■ INSTRUCTIONS FOR THE TASK ■
Copy each line holding the string "handed".

■ DATA LINES ■
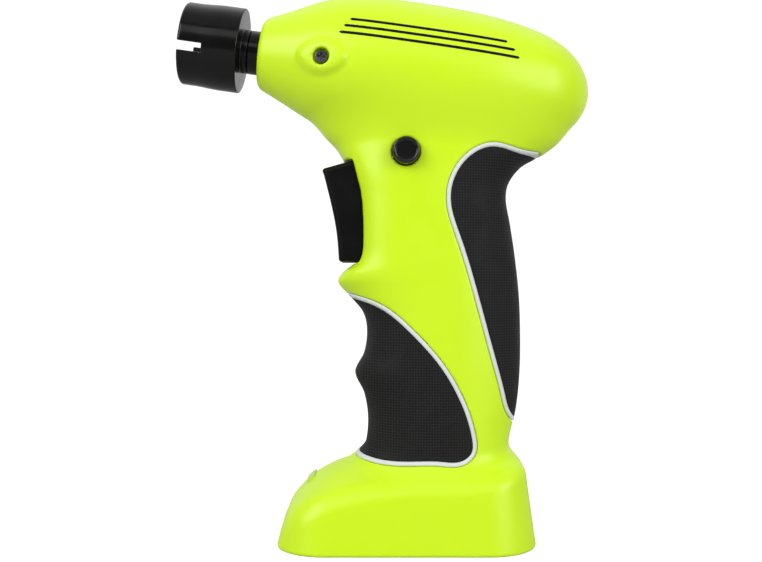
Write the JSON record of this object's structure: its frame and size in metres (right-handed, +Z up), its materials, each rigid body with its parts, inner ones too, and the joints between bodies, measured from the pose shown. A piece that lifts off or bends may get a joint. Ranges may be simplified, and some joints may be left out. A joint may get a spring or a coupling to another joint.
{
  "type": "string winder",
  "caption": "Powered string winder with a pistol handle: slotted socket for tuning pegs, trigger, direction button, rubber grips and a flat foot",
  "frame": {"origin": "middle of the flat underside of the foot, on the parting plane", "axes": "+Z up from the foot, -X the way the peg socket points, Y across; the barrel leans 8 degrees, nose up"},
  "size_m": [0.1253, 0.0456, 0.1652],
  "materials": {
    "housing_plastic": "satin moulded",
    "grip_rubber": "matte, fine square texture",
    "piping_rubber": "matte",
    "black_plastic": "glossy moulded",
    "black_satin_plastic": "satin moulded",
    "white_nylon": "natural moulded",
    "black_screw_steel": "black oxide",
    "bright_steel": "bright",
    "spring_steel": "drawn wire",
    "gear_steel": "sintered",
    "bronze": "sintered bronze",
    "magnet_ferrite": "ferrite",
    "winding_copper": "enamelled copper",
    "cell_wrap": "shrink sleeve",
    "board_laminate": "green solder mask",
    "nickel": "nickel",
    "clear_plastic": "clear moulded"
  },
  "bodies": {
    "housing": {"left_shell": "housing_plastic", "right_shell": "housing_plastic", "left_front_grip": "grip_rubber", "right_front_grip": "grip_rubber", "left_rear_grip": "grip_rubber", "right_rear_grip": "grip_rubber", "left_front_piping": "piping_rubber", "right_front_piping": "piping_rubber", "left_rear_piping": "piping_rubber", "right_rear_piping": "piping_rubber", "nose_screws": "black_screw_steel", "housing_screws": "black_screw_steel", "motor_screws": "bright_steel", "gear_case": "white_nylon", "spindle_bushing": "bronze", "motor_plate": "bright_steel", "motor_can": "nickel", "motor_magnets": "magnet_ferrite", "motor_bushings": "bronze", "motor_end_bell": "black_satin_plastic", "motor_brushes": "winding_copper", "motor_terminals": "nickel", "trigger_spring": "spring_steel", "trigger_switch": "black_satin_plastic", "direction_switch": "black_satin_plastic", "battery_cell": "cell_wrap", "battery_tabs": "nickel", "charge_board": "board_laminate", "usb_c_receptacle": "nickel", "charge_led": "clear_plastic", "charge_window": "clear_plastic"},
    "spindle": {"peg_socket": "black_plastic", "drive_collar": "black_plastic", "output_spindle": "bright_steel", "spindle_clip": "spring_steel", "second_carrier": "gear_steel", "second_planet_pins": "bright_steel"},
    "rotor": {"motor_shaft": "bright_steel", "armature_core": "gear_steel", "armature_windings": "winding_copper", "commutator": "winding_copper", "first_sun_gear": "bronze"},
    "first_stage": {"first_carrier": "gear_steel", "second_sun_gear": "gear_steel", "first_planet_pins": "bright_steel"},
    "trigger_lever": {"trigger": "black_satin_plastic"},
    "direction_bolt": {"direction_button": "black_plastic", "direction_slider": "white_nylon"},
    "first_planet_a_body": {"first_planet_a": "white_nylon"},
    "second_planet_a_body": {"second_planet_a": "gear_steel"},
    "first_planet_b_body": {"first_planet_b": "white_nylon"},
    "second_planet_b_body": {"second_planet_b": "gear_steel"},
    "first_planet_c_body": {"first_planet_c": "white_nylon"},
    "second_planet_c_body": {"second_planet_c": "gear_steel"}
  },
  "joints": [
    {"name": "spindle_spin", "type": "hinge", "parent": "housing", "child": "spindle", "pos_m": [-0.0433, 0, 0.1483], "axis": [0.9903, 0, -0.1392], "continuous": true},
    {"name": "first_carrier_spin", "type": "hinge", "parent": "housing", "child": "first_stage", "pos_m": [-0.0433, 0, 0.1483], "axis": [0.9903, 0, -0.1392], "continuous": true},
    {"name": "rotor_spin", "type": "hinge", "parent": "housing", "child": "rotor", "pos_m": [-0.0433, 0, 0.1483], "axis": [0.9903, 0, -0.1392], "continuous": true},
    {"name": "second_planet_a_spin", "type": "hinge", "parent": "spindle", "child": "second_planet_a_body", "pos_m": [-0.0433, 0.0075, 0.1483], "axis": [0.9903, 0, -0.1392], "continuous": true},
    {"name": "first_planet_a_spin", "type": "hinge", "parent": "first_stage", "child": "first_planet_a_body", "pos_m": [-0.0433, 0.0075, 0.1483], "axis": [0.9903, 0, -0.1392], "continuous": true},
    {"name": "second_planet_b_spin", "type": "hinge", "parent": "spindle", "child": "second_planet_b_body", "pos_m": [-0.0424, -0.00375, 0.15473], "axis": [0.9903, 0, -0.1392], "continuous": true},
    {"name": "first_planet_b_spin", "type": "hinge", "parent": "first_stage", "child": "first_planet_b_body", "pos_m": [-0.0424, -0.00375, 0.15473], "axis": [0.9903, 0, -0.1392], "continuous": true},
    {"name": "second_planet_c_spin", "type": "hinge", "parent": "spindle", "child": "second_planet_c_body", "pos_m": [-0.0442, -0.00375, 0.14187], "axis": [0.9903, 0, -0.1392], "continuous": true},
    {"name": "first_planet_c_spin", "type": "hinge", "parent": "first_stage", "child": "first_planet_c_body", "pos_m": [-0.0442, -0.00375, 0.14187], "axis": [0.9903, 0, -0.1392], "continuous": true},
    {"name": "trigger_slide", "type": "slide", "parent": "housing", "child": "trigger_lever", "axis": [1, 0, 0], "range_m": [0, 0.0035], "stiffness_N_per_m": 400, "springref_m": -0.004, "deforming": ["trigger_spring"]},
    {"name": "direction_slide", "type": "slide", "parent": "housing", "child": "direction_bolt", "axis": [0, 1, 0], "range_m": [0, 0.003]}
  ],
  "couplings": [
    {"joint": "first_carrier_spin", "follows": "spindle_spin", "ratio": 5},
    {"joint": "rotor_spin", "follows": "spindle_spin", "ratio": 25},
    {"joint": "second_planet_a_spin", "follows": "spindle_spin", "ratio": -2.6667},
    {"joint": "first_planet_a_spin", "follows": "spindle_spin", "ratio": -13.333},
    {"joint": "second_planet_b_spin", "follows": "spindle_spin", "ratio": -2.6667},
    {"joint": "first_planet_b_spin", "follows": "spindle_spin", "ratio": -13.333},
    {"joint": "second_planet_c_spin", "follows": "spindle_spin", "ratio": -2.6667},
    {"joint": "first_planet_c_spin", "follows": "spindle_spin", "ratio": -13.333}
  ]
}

==

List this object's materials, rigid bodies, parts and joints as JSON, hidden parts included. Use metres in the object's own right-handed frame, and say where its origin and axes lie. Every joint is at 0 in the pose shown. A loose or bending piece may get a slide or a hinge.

* * *

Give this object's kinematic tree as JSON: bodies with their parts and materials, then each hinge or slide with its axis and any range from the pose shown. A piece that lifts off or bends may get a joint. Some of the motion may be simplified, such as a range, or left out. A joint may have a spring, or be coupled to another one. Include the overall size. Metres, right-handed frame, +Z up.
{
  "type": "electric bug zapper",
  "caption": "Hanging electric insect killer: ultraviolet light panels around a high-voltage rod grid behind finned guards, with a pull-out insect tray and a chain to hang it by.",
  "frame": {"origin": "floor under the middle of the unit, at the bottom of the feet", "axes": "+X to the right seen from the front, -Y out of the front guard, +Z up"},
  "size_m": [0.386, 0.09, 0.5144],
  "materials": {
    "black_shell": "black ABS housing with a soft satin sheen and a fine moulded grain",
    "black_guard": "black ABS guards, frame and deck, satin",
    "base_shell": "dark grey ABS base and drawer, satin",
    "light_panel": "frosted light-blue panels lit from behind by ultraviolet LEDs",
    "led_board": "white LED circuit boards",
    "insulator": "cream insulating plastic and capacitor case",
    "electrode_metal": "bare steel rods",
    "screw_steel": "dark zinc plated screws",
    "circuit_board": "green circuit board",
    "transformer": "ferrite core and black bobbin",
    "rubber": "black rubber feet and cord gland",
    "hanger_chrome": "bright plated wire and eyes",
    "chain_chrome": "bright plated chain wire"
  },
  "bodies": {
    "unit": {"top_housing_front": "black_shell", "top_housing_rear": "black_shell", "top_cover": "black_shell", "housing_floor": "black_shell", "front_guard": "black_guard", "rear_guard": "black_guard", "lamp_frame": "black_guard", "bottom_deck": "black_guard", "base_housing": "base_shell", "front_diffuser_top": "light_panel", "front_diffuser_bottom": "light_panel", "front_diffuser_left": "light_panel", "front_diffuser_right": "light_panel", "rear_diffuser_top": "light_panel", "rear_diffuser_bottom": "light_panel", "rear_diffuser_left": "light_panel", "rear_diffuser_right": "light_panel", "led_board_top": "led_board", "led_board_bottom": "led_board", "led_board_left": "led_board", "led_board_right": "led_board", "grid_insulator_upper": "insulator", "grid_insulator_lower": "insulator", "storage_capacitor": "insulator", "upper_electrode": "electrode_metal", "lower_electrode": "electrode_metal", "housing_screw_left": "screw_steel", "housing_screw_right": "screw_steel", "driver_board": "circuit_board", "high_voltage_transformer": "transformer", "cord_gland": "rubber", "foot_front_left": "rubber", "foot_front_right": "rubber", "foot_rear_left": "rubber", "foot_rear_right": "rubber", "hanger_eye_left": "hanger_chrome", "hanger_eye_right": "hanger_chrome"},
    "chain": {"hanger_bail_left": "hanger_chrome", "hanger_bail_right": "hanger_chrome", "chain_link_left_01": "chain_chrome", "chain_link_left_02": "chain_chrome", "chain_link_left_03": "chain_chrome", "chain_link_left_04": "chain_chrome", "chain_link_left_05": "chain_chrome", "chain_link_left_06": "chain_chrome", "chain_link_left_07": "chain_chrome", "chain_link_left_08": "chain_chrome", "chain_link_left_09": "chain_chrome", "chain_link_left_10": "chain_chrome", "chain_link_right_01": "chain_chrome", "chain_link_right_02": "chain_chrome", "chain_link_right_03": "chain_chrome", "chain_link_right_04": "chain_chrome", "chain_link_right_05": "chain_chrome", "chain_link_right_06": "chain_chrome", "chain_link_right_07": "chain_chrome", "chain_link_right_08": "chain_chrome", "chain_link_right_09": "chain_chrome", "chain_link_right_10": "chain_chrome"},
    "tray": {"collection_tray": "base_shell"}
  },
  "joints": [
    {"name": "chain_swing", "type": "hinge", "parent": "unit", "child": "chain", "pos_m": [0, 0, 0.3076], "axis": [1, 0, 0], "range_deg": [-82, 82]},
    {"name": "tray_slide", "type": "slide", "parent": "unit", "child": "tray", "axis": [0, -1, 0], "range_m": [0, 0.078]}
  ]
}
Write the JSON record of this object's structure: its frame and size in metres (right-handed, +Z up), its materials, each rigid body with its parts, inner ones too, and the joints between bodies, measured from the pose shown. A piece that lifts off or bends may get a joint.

■ TASK SOLUTION ■
Write the JSON record of this object's structure: its frame and size in metres (right-handed, +Z up), its materials, each rigid body with its parts, inner ones too, and the joints between bodies, measured from the pose shown. A piece that lifts off or bends may get a joint. Ranges may be simplified, and some joints may be left out. A joint may get a spring or a coupling to another joint.
List this object's materials, rigid bodies, parts and joints as JSON, hidden parts included. Use metres in the object's own right-handed frame, and say where its origin and axes lie. Every joint is at 0 in the pose shown. A loose or bending piece may get a slide or a hinge.
Give this object's kinematic tree as JSON: bodies with their parts and materials, then each hinge or slide with its axis and any range from the pose shown. A piece that lifts off or bends may get a joint. Some of the motion may be simplified, such as a range, or left out. A joint may have a spring, or be coupled to another one. Include the overall size. Metres, right-handed frame, +Z up.
Write the JSON record of this object's structure: its frame and size in metres (right-handed, +Z up), its materials, each rigid body with its parts, inner ones too, and the joints between bodies, measured from the pose shown. A piece that lifts off or bends may get a joint.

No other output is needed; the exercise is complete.